## Start

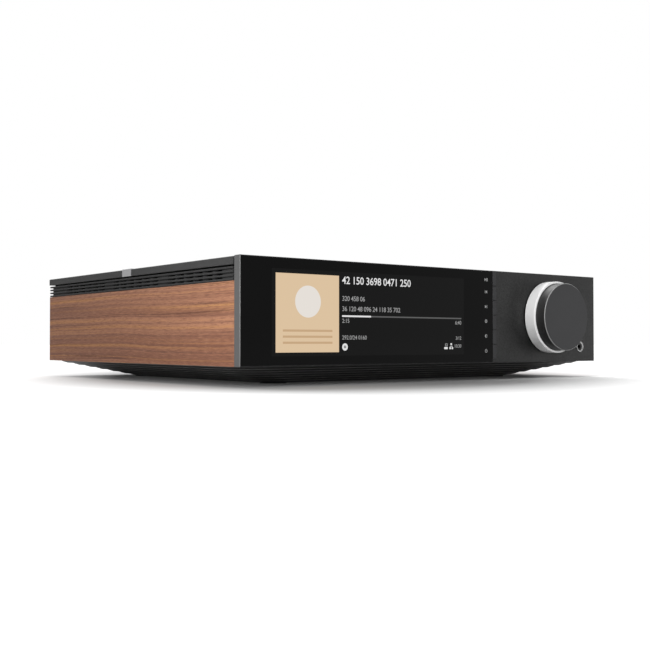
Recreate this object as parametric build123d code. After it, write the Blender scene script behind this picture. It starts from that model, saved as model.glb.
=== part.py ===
from build123d import *
import os
from math import cos, radians, sin, tan

# Streaming amplifier for a shelf or sideboard: a full-width front plate with a black glass, a column
# of keys and a double dial, walnut side panels, slotted side vents and a stepped base.
# The frame: +X is to the right seen from the front, +Y goes back and +Z is up. The origin is on the
# surface that the feet stand on, under the middle of the whole object.
# Heights named _up are above the front plate's lower edge, and places named _back are behind the
# front plate's face, because both are what the drawing is measured from. Shares named _across are of
# the whole width, counted from the left edge.

# Driving dimensions, millimetres

# Overall
width = 377.0
plate_height = 75.0
plate_thickness = 7.0
base_height = 14.0
body_depth = 324.2
knob_reach = 20.0
post_reach = 5.8

# Clearances that more than one fit uses
running_clearance = 0.05
slide_clearance = 0.15
drop_in_clearance = 0.1
hole_clearance = 0.15
sheet = 1.2

# Front plate and its glass
edge_break = 0.3
glass_lip = 0.6
glass_thickness = 2.0
seam_across = 0.648

# Display behind the glass
display_left_margin = 23.1
display_right_margin = 30.8
display_height = 65.2
display_up = 4.5
display_flange_overlap = 3.0
display_board_height = 52.0
display_board_left_gap = 56.2
display_board_key_gap = 3.0
display_spacer_length = 4.0
display_spacer_radius = 2.5
board_thickness = 1.6
processor_size = 16.0
processor_height = 2.4

# Column of keys between the glass and the bare metal
key_names = ["play_key", "skip_back_key", "skip_forward_key", "source_key", "home_key", "power_key"]
key_slot_width = 4.0
key_column_up = 3.0
key_split = 0.3
key_proud = 0.3
key_edge_round = 0.25
key_travel = 0.8
key_flange_width = 7.0
key_flange_thickness = 1.2
key_flange_gap = 0.3
key_stem_radius = 1.4
key_stem_length = 2.3
switch_body_size = 6.0
switch_body_length = 3.5
switch_bore_depth = 3.0
key_board_width = 28.0
key_board_post_radius = 2.0
key_window_margin = 4.0

# Double dial
dial_from_right = 63.5
dial_up = 38.0
knob_radius = 28.3
knob_wall = 2.8
knob_front_thickness = 3.0
knob_edge_break = 0.6
knob_boss_radius = 7.5
knob_boss_gap = 0.8
ring_radius = 30.3
ring_depth = 10.3
ring_gap = 0.6
ring_bevel_width = 0.4
ring_bevel_depth = 0.3
ring_nose_rise = 0.35
ring_web_thickness = 2.0
ring_web_recess = 0.3
ring_hub_radius = 9.0
ring_hub_length = 4.2
knob_ring_gap = 0.35
knob_web_gap = 0.8
spindle_radius = 3.0
bush_wall = 1.4
sleeve_wall = 1.0
sleeve_end_gap = 0.3
spindle_seat = 10.0
encoder_size = 32.0
encoder_length = 13.0
encoder_sleeve_depth = 6.0
encoder_bush_seat = 3.0
encoder_spindle_depth = 2.0
encoder_board_size = 38.0
dial_hole_gap = 0.5
encoder_boss_radius = 9.0

# Headphone socket
jack_from_right = 20.1
jack_up = 12.8
jack_bore_radius = 1.8
jack_tube_radius = 3.0
jack_tube_recess = 0.95
jack_body_width = 11.0
jack_body_height = 10.0
jack_body_length = 14.0
jack_bore_length = 17.0
jack_ring_radius = 4.5
jack_ring_proud = 0.5
jack_ring_wall = 0.8
jack_dish_radius = 2.3
jack_dish_depth = 0.7
jack_lip = 0.2

# Inner front frame
frame_floor_flange = 12.0
frame_top_flange = 10.0
frame_side_inset = 5.2
frame_top_gap = 0.4
frame_window_margin = 1.0

# Top cover and its tab
cover_drop = 0.4
cover_band = 5.5
cover_skin = 2.0
cover_wall = 2.5
cover_front_gap = 1.8
cover_edge_break = 0.4
tab_from_front = 158.9
tab_width = 15.5
tab_thickness = 1.2
tab_reach = 9.0
tab_proud = 0.4

# Side vents
vent_top_gap = 1.3
fin_count = 4
fin_thickness = 1.4
fin_pitch = 2.68
fin_reach = 5.0
vent_wall = 1.6
vent_leg_reach = 16.0
vent_rear_inset = 1.7
slot_groups = 3
slots_per_group = 6
slot_pitch = 13.3
slot_length = 10.8
slot_group_pitch = 93.0
slot_middle_from_front = 158.4
slot_relief = 0.08

# Walnut side panels
panel_thickness = 9.0
panel_bottom_gap = 0.1
panel_top_gap = 0.35
panel_rear_inset = 0.9
panel_edge_round = 0.4
magnet_radius = 5.0
magnet_thickness = 2.0
magnet_height = 29.0
magnet_rows = 4
magnet_pitch = 78.0

# Folded chassis tray
tray_flange = 11.0
tray_bend = 1.6
tray_tab_width = 10.0
tray_tab_low = 5.0
tray_tab_high = 52.0

# Stepped base
terrace_count = 7
terrace_side_inset = 3.05
terrace_side_step = 8.25
terrace_end_inset = 6.5
terrace_end_step = 6.3
terrace_corner = 20.0
terrace_slope_width = 5.0
terrace_slope_height = 1.5
base_floor = 4.0
base_wall = 7.0
base_boss_radius = 6.0
base_screw_side_gap = 26.0
base_screw_foot_gap = 21.8
foot_proud = 0.5
foot_seat = 1.5
foot_radius = 10.0
foot_inset = 16.0

# Fasteners
screw_radius = 1.5
screw_head_radius = 2.8
screw_head_height = 1.8
screw_drive_size = 1.6
screw_drive_depth = 0.9
fascia_screw_depth = 3.5
fascia_screw_inset = 10.5
fascia_screw_side_gap = 4.2
panel_screw_length = 4.0
base_screw_radius = 1.9
base_screw_head_radius = 3.6
base_screw_head_height = 2.2
base_screw_beyond = 3.0

# Rear panel, recessed under the cover's overhang
rear_recess = 12.2
rear_slot_count = 12
rear_slot_width = 2.2
rear_slot_height = 11.0
rear_slot_pitch = 6.0
rear_slots_across = 0.16
rear_slot_up = 50.0

# Mains inlet and switch
inlet_across = 0.113
inlet_up = 24.0
inlet_body_width = 27.0
inlet_body_height = 19.8
inlet_body_depth = 22.0
inlet_flange = 2.0
inlet_flange_thickness = 2.0
inlet_cavity_width = 24.4
inlet_cavity_height = 16.8
inlet_cavity_depth = 18.0
inlet_cavity_corner = 5.0
blade_width = 2.0
blade_height = 4.0
blade_spacing = 7.0
blade_raise = 2.0
blade_recess = 2.5
blade_tail = 6.0
rocker_across = 0.208
rocker_up = 24.0
rocker_radius = 8.0
rocker_width = 10.4
rocker_lean = 10.0
rocker_valley = 3.0
rocker_under = 3.2
rocker_well_gap = 0.3
rocker_pin_radius = 1.2
rocker_pin_length = 0.9
rocker_frame_wall = 1.7
rocker_flange = 1.8
rocker_flange_thickness = 1.8
rocker_body_depth = 14.0
rocker_pivot_depth = 3.0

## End

## What you need to do
Copy the material above back out, exactly as written.

## Completed task
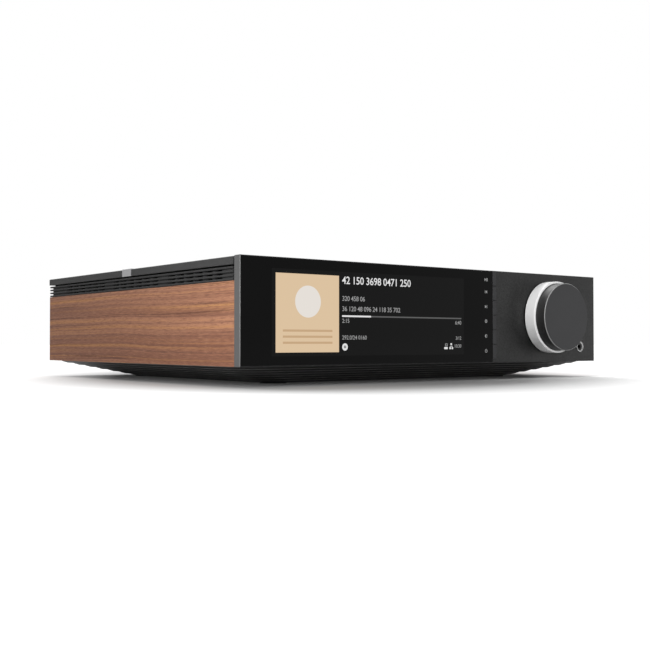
Recreate this object as parametric build123d code. After it, write the Blender scene script behind this picture. It starts from that model, saved as model.glb.
=== part.py ===
from build123d import *
import os
from math import cos, radians, sin, tan

# Streaming amplifier for a shelf or sideboard: a full-width front plate with a black glass, a column
# of keys and a double dial, walnut side panels, slotted side vents and a stepped base.
# The frame: +X is to the right seen from the front, +Y goes back and +Z is up. The origin is on the
# surface that the feet stand on, under the middle of the whole object.
# Heights named _up are above the front plate's lower edge, and places named _back are behind the
# front plate's face, because both are what the drawing is measured from. Shares named _across are of
# the whole width, counted from the left edge.

# Driving dimensions, millimetres

# Overall
width = 377.0
plate_height = 75.0
plate_thickness = 7.0
base_height = 14.0
body_depth = 324.2
knob_reach = 20.0
post_reach = 5.8

# Clearances that more than one fit uses
running_clearance = 0.05
slide_clearance = 0.15
drop_in_clearance = 0.1
hole_clearance = 0.15
sheet = 1.2

# Front plate and its glass
edge_break = 0.3
glass_lip = 0.6
glass_thickness = 2.0
seam_across = 0.648

# Display behind the glass
display_left_margin = 23.1
display_right_margin = 30.8
display_height = 65.2
display_up = 4.5
display_flange_overlap = 3.0
display_board_height = 52.0
display_board_left_gap = 56.2
display_board_key_gap = 3.0
display_spacer_length = 4.0
display_spacer_radius = 2.5
board_thickness = 1.6
processor_size = 16.0
processor_height = 2.4

# Column of keys between the glass and the bare metal
key_names = ["play_key", "skip_back_key", "skip_forward_key", "source_key", "home_key", "power_key"]
key_slot_width = 4.0
key_column_up = 3.0
key_split = 0.3
key_proud = 0.3
key_edge_round = 0.25
key_travel = 0.8
key_flange_width = 7.0
key_flange_thickness = 1.2
key_flange_gap = 0.3
key_stem_radius = 1.4
key_stem_length = 2.3
switch_body_size = 6.0
switch_body_length = 3.5
switch_bore_depth = 3.0
key_board_width = 28.0
key_board_post_radius = 2.0
key_window_margin = 4.0

# Double dial
dial_from_right = 63.5
dial_up = 38.0
knob_radius = 28.3
knob_wall = 2.8
knob_front_thickness = 3.0
knob_edge_break = 0.6
knob_boss_radius = 7.5
knob_boss_gap = 0.8
ring_radius = 30.3
ring_depth = 10.3
ring_gap = 0.6
ring_bevel_width = 0.4
ring_bevel_depth = 0.3
ring_nose_rise = 0.35
ring_web_thickness = 2.0
ring_web_recess = 0.3
ring_hub_radius = 9.0
ring_hub_length = 4.2
knob_ring_gap = 0.35
knob_web_gap = 0.8
spindle_radius = 3.0
bush_wall = 1.4
sleeve_wall = 1.0
sleeve_end_gap = 0.3
spindle_seat = 10.0
encoder_size = 32.0
encoder_length = 13.0
encoder_sleeve_depth = 6.0
encoder_bush_seat = 3.0
encoder_spindle_depth = 2.0
encoder_board_size = 38.0
dial_hole_gap = 0.5
encoder_boss_radius = 9.0

# Headphone socket
jack_from_right = 20.1
jack_up = 12.8
jack_bore_radius = 1.8
jack_tube_radius = 3.0
jack_tube_recess = 0.95
jack_body_width = 11.0
jack_body_height = 10.0
jack_body_length = 14.0
jack_bore_length = 17.0
jack_ring_radius = 4.5
jack_ring_proud = 0.5
jack_ring_wall = 0.8
jack_dish_radius = 2.3
jack_dish_depth = 0.7
jack_lip = 0.2

# Inner front frame
frame_floor_flange = 12.0
frame_top_flange = 10.0
frame_side_inset = 5.2
frame_top_gap = 0.4
frame_window_margin = 1.0

# Top cover and its tab
cover_drop = 0.4
cover_band = 5.5
cover_skin = 2.0
cover_wall = 2.5
cover_front_gap = 1.8
cover_edge_break = 0.4
tab_from_front = 158.9
tab_width = 15.5
tab_thickness = 1.2
tab_reach = 9.0
tab_proud = 0.4

# Side vents
vent_top_gap = 1.3
fin_count = 4
fin_thickness = 1.4
fin_pitch = 2.68
fin_reach = 5.0
vent_wall = 1.6
vent_leg_reach = 16.0
vent_rear_inset = 1.7
slot_groups = 3
slots_per_group = 6
slot_pitch = 13.3
slot_length = 10.8
slot_group_pitch = 93.0
slot_middle_from_front = 158.4
slot_relief = 0.08

# Walnut side panels
panel_thickness = 9.0
panel_bottom_gap = 0.1
panel_top_gap = 0.35
panel_rear_inset = 0.9
panel_edge_round = 0.4
magnet_radius = 5.0
magnet_thickness = 2.0
magnet_height = 29.0
magnet_rows = 4
magnet_pitch = 78.0

# Folded chassis tray
tray_flange = 11.0
tray_bend = 1.6
tray_tab_width = 10.0
tray_tab_low = 5.0
tray_tab_high = 52.0

# Stepped base
terrace_count = 7
terrace_side_inset = 3.05
terrace_side_step = 8.25
terrace_end_inset = 6.5
terrace_end_step = 6.3
terrace_corner = 20.0
terrace_slope_width = 5.0
terrace_slope_height = 1.5
base_floor = 4.0
base_wall = 7.0
base_boss_radius = 6.0
base_screw_side_gap = 26.0
base_screw_foot_gap = 21.8
foot_proud = 0.5
foot_seat = 1.5
foot_radius = 10.0
foot_inset = 16.0

# Fasteners
screw_radius = 1.5
screw_head_radius = 2.8
screw_head_height = 1.8
screw_drive_size = 1.6
screw_drive_depth = 0.9
fascia_screw_depth = 3.5
fascia_screw_inset = 10.5
fascia_screw_side_gap = 4.2
panel_screw_length = 4.0
base_screw_radius = 1.9
base_screw_head_radius = 3.6
base_screw_head_height = 2.2
base_screw_beyond = 3.0

# Rear panel, recessed under the cover's overhang
rear_recess = 12.2
rear_slot_count = 12
rear_slot_width = 2.2
rear_slot_height = 11.0
rear_slot_pitch = 6.0
rear_slots_across = 0.16
rear_slot_up = 50.0

# Mains inlet and switch
inlet_across = 0.113
inlet_up = 24.0
inlet_body_width = 27.0
inlet_body_height = 19.8
inlet_body_depth = 22.0
inlet_flange = 2.0
inlet_flange_thickness = 2.0
inlet_cavity_width = 24.4
inlet_cavity_height = 16.8
inlet_cavity_depth = 18.0
inlet_cavity_corner = 5.0
blade_width = 2.0
blade_height = 4.0
blade_spacing = 7.0
blade_raise = 2.0
blade_recess = 2.5
blade_tail = 6.0
rocker_across = 0.208
rocker_up = 24.0
rocker_radius = 8.0
rocker_width = 10.4
rocker_lean = 10.0
rocker_valley = 3.0
rocker_under = 3.2
rocker_well_gap = 0.3
rocker_pin_radius = 1.2
rocker_pin_length = 0.9
rocker_frame_wall = 1.7
rocker_flange = 1.8
rocker_flange_thickness = 1.8
rocker_body_depth = 14.0
rocker_pivot_depth = 3.0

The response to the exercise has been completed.